After graduation, she practiced law for three years working first for Sandia National Laboratories, and then with a corporate law firm, but discovered that while she loved the law she wasn't terribly fond of lawyers. At the urging of author Victor Milan, she tried writing and never looked back. In 1984 she published her first book, the Star Trek novel The Tears of the Singers. Since then, Snodgrass has published a number of novels and short stories, including the Circuit Trilogy (1986-1988) about a Federal Court judge riding circuit in the solar system, two fantasies from Avon, one co-written with Victor Milan, and then in 1984 she and friend/fellow author George R.R. Martin created the Wild Cards Series, a shared world "mosaic universe" anthology with a focus on the real impact of superheroes in our world. The series continues today, and is scheduled to debut as a Hulu television series. Snodgrass herself, in addition to writing stories for the series and being one of its co-editors, wrote the novel Double Solitaire as part of the series in 1992.

At Martin's urging, Snodgrass entered the world of Hollywood, where she served as story editor for the 2nd and 3rd seasons of Star Trek: The Next Generation.
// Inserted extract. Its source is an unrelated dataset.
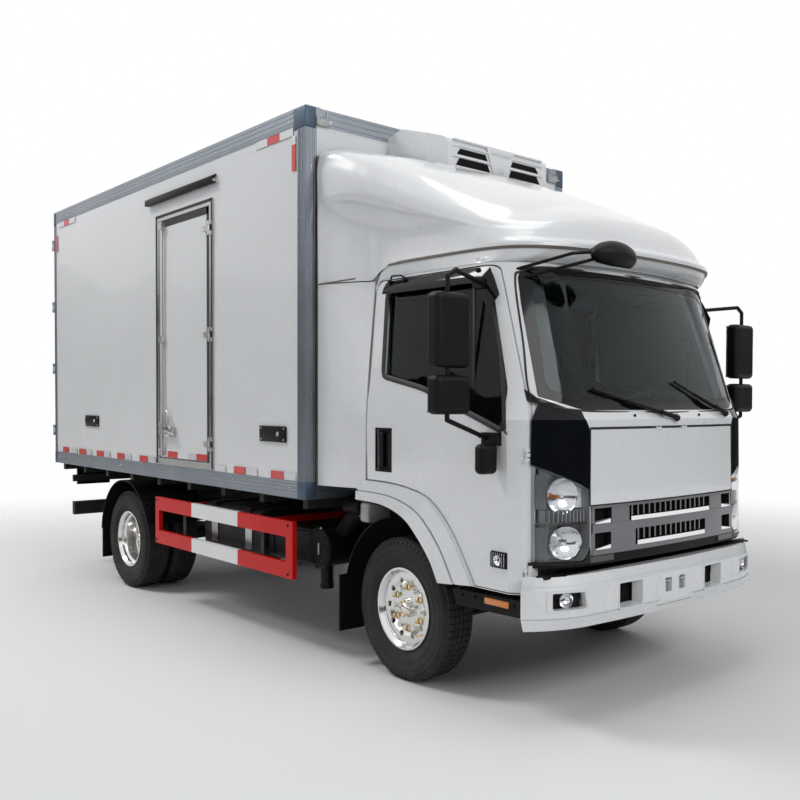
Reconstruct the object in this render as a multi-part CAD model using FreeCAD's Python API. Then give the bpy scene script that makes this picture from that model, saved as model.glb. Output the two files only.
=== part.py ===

While in this role, she also wrote several scripts for the show, including one of its most famous and well-received episodes, 'The Measure of a Man' . She worked on a number of other shows as well, including Reasonable Doubts and The Profiler, and wrote episodes for The Antagonists, Sliders, Strange Luck, and Odyssey 5, to name only a few. She also scripted an adaptation of Star Blazers for Disney. She has written six pilots - one of which, Star Command, aired on the UPN network.

In recent years, Snodgrass has completed the Edge trilogy (2008-2015), a series of contemporary fantasies that explore the tensions between science and rationality and religion and superstition. Her three-volume White Fang Law fantasy series, about a vampiric law firm, was originally written under the pen name Phillipa Bornikova and came out between 2012-2018. She is currently working on a military space opera series, The Imperials Saga, which debuted in 2016 with The High Ground and as of 2023 consists of four additional books.